Juszczakiewicz cites some of her own authors as examples of China’s rising profile: Su Tong’s The Madwoman on the Bridge won the Man Asian Literary Prize, while Christian Bale was so impressed by Yan Geling’s The Flowers of War that he agreed to star in the film adaptation, directed by Zhang Yimou. Another author in Juszczakiewicz’s stable, race car driver and blogger (with 300 million readers) Han Han was covered in the New Yorker and New York Times in 2011 even though his work will not be available in English until later this year: “The interest in him, from the UK to the US to Brazil, is phenomenal.”

Julia Lovell, translator and lecturer at Birkbeck College, definitely sees an upsurge in interest in Chinese books, but adds a few qualifications: “I feel that more time and patience is required for publishers to showcase to English-language readers the full complexity and diversity of contemporary Chinese writing. And there is still far more interest in economic and political than in cultural stories. I would argue that until pretty recently, Anglophone editors have also searched for a non-literary USP for Chinese titles: Usually sex or politics, and ideally both. What is arguably being overlooked is a large body of mainland Chinese work that, while artistically accomplished, fails to win over editorial boards in London or New York because it lacks this controversial USP.”

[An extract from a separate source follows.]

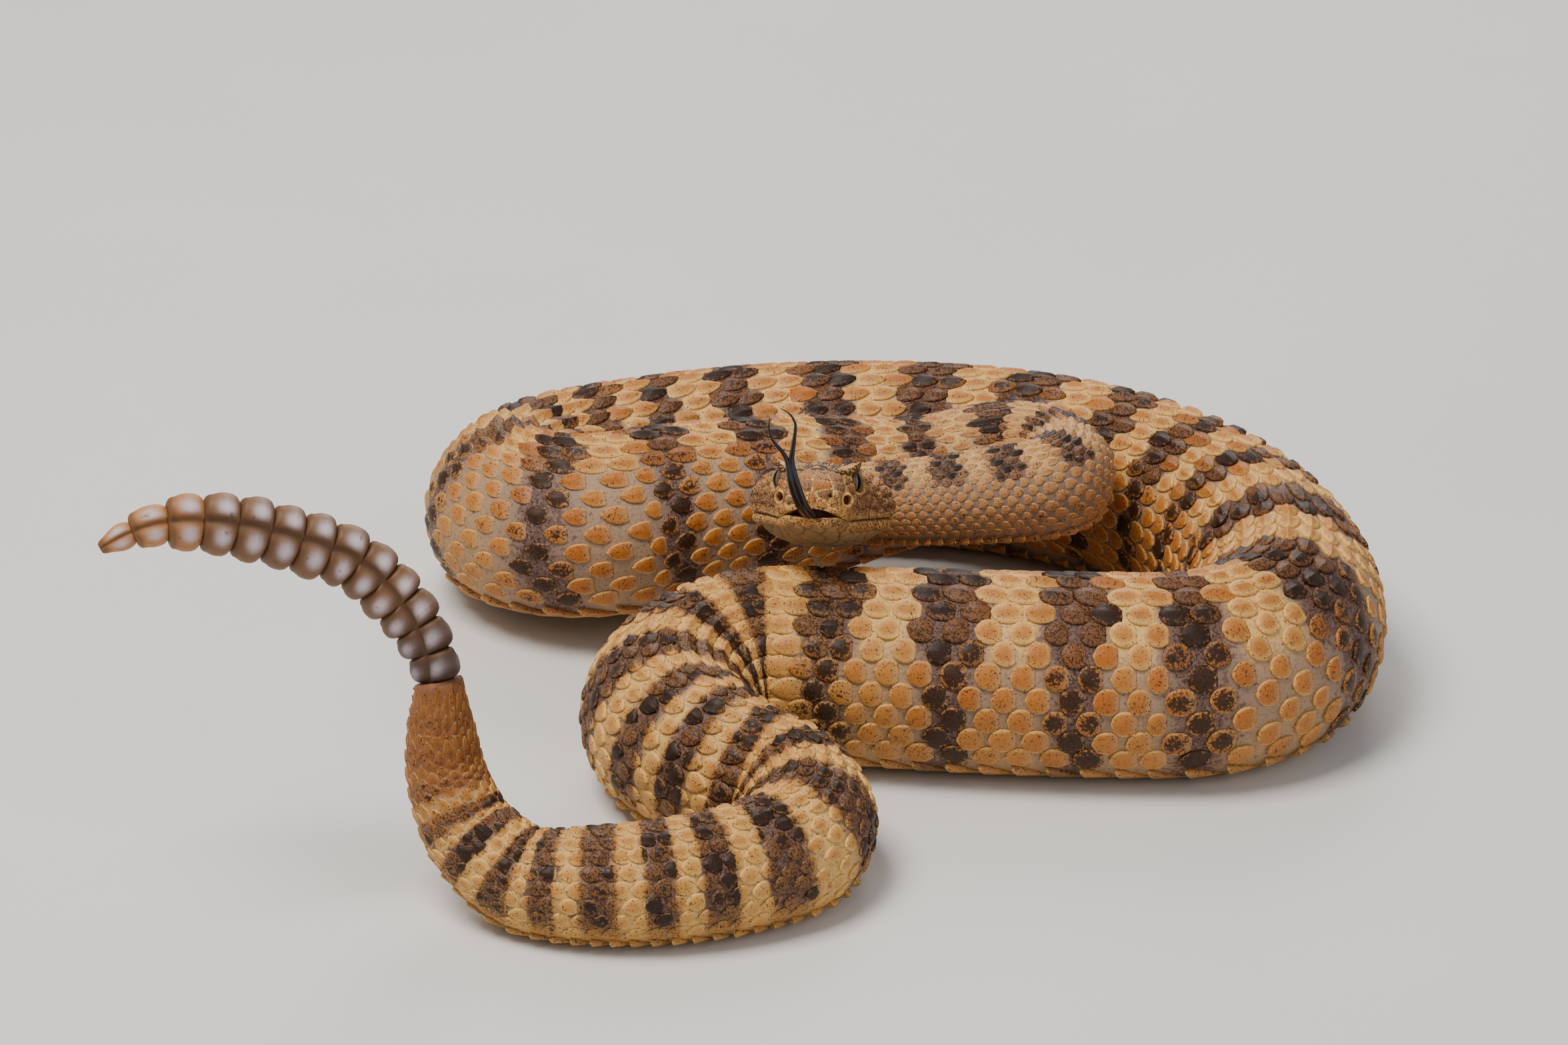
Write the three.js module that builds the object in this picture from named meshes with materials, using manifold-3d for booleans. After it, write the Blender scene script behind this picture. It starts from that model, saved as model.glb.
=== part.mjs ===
// Tiger rattlesnake resting in loose bends, its head turned across its own body and its rattle held up.
// A still, life-size museum model in millimetres, +Z up, with its belly on the floor at z = 0.
// The body is one line from head to rattle, swept with the section of a snake and parted into lengths.
import * as THREE from 'three';
import { mergeVertices } from 'three/addons/utils/BufferGeometryUtils.js';
import Module from 'manifold-3d';

const wasm = await Module();
wasm.setup();

// Gaps and fineness
const NODE_GAP = 0.3;
const RING_STEP = 6.5;
const RING_TURN = THREE.MathUtils.degToRad(12);
const BODY_SIDES = 18;
const LINE_STEP = 0.5;

// Head: where the mouth line's middle stands over the neck joint, and which way the snout points
const HEAD_LENGTH = 27;
const HEAD_ORIGIN = new THREE.Vector3(9.54, 8.4, 32.3);
const HEAD_PITCH = THREE.MathUtils.degToRad(21);
const HEAD_YAW = THREE.MathUtils.degToRad(173.5);
const HEAD_SIDES = 36;
const HEAD_RING_STEP = 1.1;
const NECK_DROP = 0.6;

// Outline of the head at stations from the neck joint to the snout, measured from the mouth line:
// half width, top, bottom, height of the widest place, and how square the section is
const HEAD_STATIONS = [
  { at: 0, halfWidth: 6.3, top: 5.6, bottom: -6.6, widest: -0.6, square: 2.0 },
  { at: 3.5, halfWidth: 8.8, top: 6.2, bottom: -6.5, widest: 0.2, square: 2.1 },
  { at: 7.5, halfWidth: 11.2, top: 6.8, bottom: -6.3, widest: 0.8, square: 2.2 },
  { at: 12, halfWidth: 10.1, top: 7.2, bottom: -5.9, widest: 0.9, square: 2.3 },
  { at: 16, halfWidth: 7.9, top: 7.3, bottom: -5.2, widest: 0.9, square: 2.7 },
  { at: 20, halfWidth: 6.4, top: 6.9, bottom: -4.3, widest: 1.0, square: 2.8 },
  { at: 23.5, halfWidth: 5.5, top: 6.1, bottom: -3.4, widest: 1.1, square: 2.8 },
  { at: 25.6, halfWidth: 4.5, top: 5.2, bottom: -2.6, widest: 1.2, square: 2.6 },
  { at: 26.6, halfWidth: 3.4, top: 4.2, bottom: -1.8, widest: 1.3, square: 2.4 },
  { at: 27, halfWidth: 2.0, top: 3.0, bottom: -0.6, widest: 1.3, square: 2.2 },
];

// Raised forms of the head: height, place along the head, angle round the section, and reach
const BROW = { height: 1.2, at: 17.6, angle: 52, reach: 2.6, spread: 15 };
const UPPER_LIP = { height: 0.25, level: 0.9, spread: 0.6 };
const LOWER_LIP = { height: 0.22, level: -1.9, spread: 0.6 };
const CHIN_GROOVE = { depth: 0.35, halfWidth: 0.6, from: 14 };

// Eyes, pits and nostrils, measured in the head's own frame: side, forward, up
const EYE = { radius: 2.2, side: 4.95, at: 17.5, up: 5.0, clearance: 0.3 };
const PIT = { radius: 0.95, side: 5.75, at: 22.0, up: 2.3 };
const NOSTRIL = { radius: 0.6, side: 4.6, at: 25.0, up: 3.7 };

// Mouth: the line of the lips, its corner, and the notch that lets the tongue out
const MOUTH = { droop: 1.0, droopOver: 5, cornerAt: 6, cornerDrop: 0.5, frontOpen: 0.5, openOver: 3 };
const LIP_FADE = 4;
const LIP_STEP = 1.5;
const CUT_MARGIN = 2;
const THROAT_CUT = { at: 4.2, down: -9 };
const TONGUE_NOTCH = { halfWidth: 1.65, halfHeight: 1.0, from: 21.6, up: 0.1 };

// Tongue: flat stem, then two tines, as routes of side, forward, up in the head's frame
const TONGUE_STEM = [
  [0, 22.2, -0.1], [0, 25.2, -0.1], [0.2, 27.9, 0.3], [1.2, 30.6, 2.2], [2.2, 33, 5.4], [2.8, 34.8, 9.2],
];
const TONGUE_TINES = [
  [[2.9, 34.4, 8.4], [3.8, 35.5, 10.1], [5.3, 36.8, 12.1], [5.9, 38.2, 14.0], [5.7, 39.6, 15.8]],
  [
    [2.6, 34.4, 8.4], [2.4, 35.6, 10.4], [2.0, 37.0, 12.6],
    [1.8, 38.6, 15.0], [2.6, 39.7, 16.5], [4.0, 40.3, 17.4],
  ],
];
const TONGUE = { halfWidth: 1.05, halfThick: 0.45, tineRoot: 0.52, tineTip: 0.22, sides: 10 };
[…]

And yet, the interest in Chinese writing is sufficiently strong that even the perennially challenged short story market is benefiting, says Ra Page, founder and managing editor of short story specialists Comma Press, who will release the anthology Shi Cheng, Short Stories from China in April. As with Juszczakiewicz and Lovell, he stresses the diversity, unexpectedness and cultural discovery possible from reading Chinese writers:

“I hope that these stories give British readers a glimpse into a completely new and unfamiliar culture going through some fairly seismic changes — but that they also enable readers to pick out experiences that aren’t actually so unfamiliar after all. Sometimes the best way to describe something is, of course, to describe something else — either through metaphor, allegory, or just straight fiction. That’s what these stories do. They give us a snapshot of China at this very moment in time, by taking a side-step onto it. They freeze-frame it for us in high definition.”

Could it be, though, that the “boom” is a bubble that could pop?

Lovell is philosophical about the upsurge in interest from publishers: “Yes, it is a bit easier. But what remains as hard, as it always was, is sifting through the mass of material that exists, finding the best work, persuading a publisher with clout to take it, and creating a strong voice for the translation. So from that point of view, my life hasn’t really become much easier, and it wouldn’t make much difference to me if the current publishing trend turns out to be a bubble or not. I don’t mind, though; the difficulty of finding good work is one of the challenges and satisfactions of the job.”